Kingsland School Board continues discussion on role of activities director

Gretchen Mensink Lovejoy

Kingsland’s School Board returned to the subject of whether or how to restructure its activities director position at the June workshop held Monday, June 3, as the matter was a topic of concern during the May School Board workshop and the May regular School Board meeting.

The board had considered whether to split the single position into two to relieve the current athletic director and Kingsland’s building and grounds director, John Dols, of some of the extra activities position tasks for which he is responsible because he is already very busy in his capacity as building and grounds director and supervising athletic events. 

The board has previously expressed that it does not want to “set him up to fail,” as Chairwoman Jackie Horsman has suggested continuing with such an arrangement will do.  She stated that the board ought to be looking at Dols’s responsibilities -- noting that Dols has done a good job – to ensure fair arrangements for him or anyone else taking the athletic director’s job, a position that Dols remarked he took on when he returned to Kingsland as its building and grounds director because he felt that the turnover in athletics directors was not beneficial to the students. 

Revamping the position to include only athletics and designating a position specifically for overseeing the advisors of activities such as FFA, Knowledge Bowl, choir and band and other extracurricular activities would require funding. 

“I think, within the realm of ‘reasonable,’ we’d have to look at adjusting salaries so that we’re not spending more,” board member Kyle Rader said.

Board member Tiffany Mundfrom concurred with Rader that splitting the position into athletics and activities made sense.  “I like the idea as well, because a lot of sports directors schedule games, but on the activities side, the groups schedule their own,” she said.

Horsman agreed, “Athletics is more labor-intensive.” 

“I’m doing what’s been passed down to me,” Dols registered. “I took this position when I came back to Kingsland because I’d seen that there were at least six athletic directors in the time that I was gone…I’m doing what was passed down to me.” 

He and Superintendent Jim Hecimovich related that any activity other than sports has a separate advisor and that anything that the advisors of those activities would like to spend money for regular organization functions requires both their signatures. 
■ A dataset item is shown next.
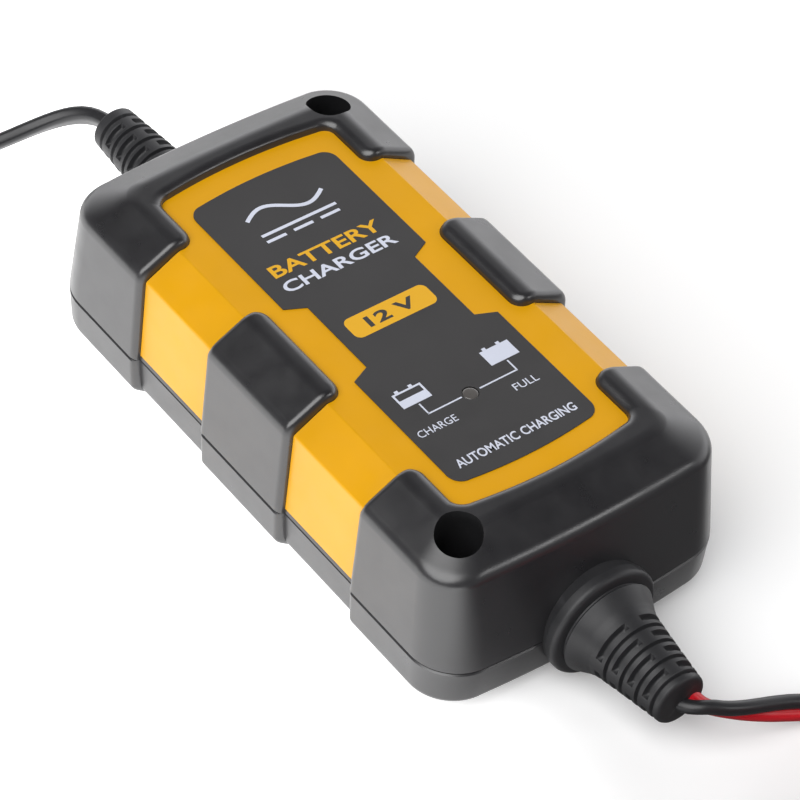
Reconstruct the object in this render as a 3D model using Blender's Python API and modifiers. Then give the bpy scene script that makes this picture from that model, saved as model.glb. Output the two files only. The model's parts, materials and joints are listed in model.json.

Hecimovich observed that FFA is likely the most labor-intensive of activities, but that FFA advisor Kristal Brogan handles most of the work to schedule and manage FFA.

“That’s built into her compensation package, and other advisors have someone to do things for them, or it’s made part of their compensation,” Horsman informed the board. “I think it’s implied that we should always be looking for opportunities for growth and change” 

Mundfrom pointed out that programming, to some extent, drives enrollment. 

“If the direction is from the top, we need to make sure that the programs are not just sports,” she said. “The sports are strong, but programs draw people.” 

Horsman referred to the activities handbook, which she cited as saying that the value of the programs lies in how they are run.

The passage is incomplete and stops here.